Objectives: Somatostatin (SST) inhibits insulin secretion from pancreatic B-cells through a reduction of intracellular free calcium ([Ca2+]i). The influx of Ca2+ is mediated by voltage-operated Ca2+ channels (VOCCs). The role of VOCCs of the R-type (CaV2.3) in SST-mediated processes is unknown. Therefore, we designed a study to identify SST-receptor subtypes (SSTR) in insulinoma cells (INS-1) and characterize the role of the CaV2.3 in mediating the effects of SST in these cells.
Methods: The expression of SSTRs in INS-1 cells was detected by RT-PCR. The effects of highly SSTR-selective agonists (SSTR-Ag) on cyclic AMP, insulin secretion and [Ca2+]i were measured by ELISA, RIA and cell fluorescence imaging.
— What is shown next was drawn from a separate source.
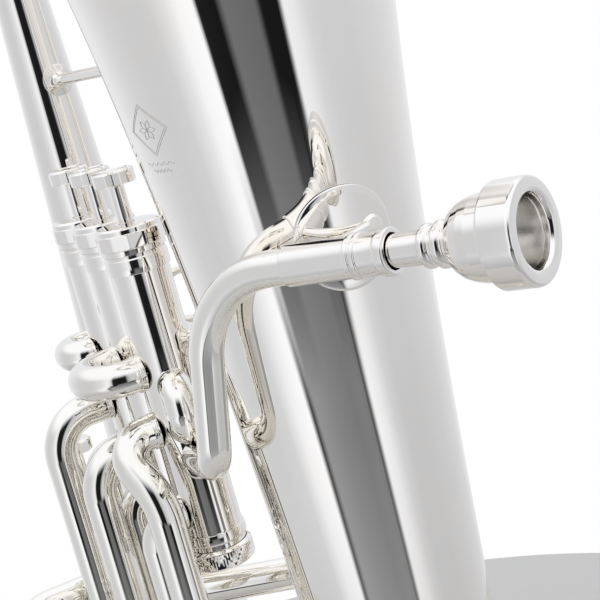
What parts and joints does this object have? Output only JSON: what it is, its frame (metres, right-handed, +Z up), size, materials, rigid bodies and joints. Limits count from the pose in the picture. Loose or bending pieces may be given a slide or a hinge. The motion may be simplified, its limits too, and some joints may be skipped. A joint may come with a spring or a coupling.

VOCCs were characterized by patch-clamp technique.
Results: INS-1 cells express SSTR2 and SSTR3. SSTR2-selective agonist (SSTR2-Ag) more potently reduced cyclic AMP production than SSTR3-Ag. SSTR2-Ag transiently increased [Ca2+]i which then rapidly decreased below the basal. Blockade of L- and R-type channels modulated [Ca2+]i changes in response to SSTR2-Ag treatment. In contrast, SSTR3-Ag lowered [Ca2+]i after 30 min, only. Blockade of R-type channels of cells treated with SSTR3-Ag less potently influenced [Ca2+]i than SST or SSTR2-Ag. SST (EC50: 0.04 nM) and SSTR2-Ag (EC50: 0.06 nM) more potently inhibited 20 mM glucose/10 nM exendin-4-stimulated insulin secretion than SSTR3-Ag. The specific R-type channel blocker SNX-482 more potently reduced the inhibition of insulin secretion by SST and SSTR2-Ag as compared to SSTR3-Ag.
Conclusions: INS-1 cells express SSTR2 and SSTR3. SSTR2-Ag more effectively reduces intracellular cyclic AMP-accumulation and insulin secretion than SSTR2-Ag. Blockade of R-type Ca2+ channels prevents SSTR2- and SSTR3-induced inhibition of insulin secretion, suggesting that these agonists inhibit insulin secretion through modulation of R-type channel activity.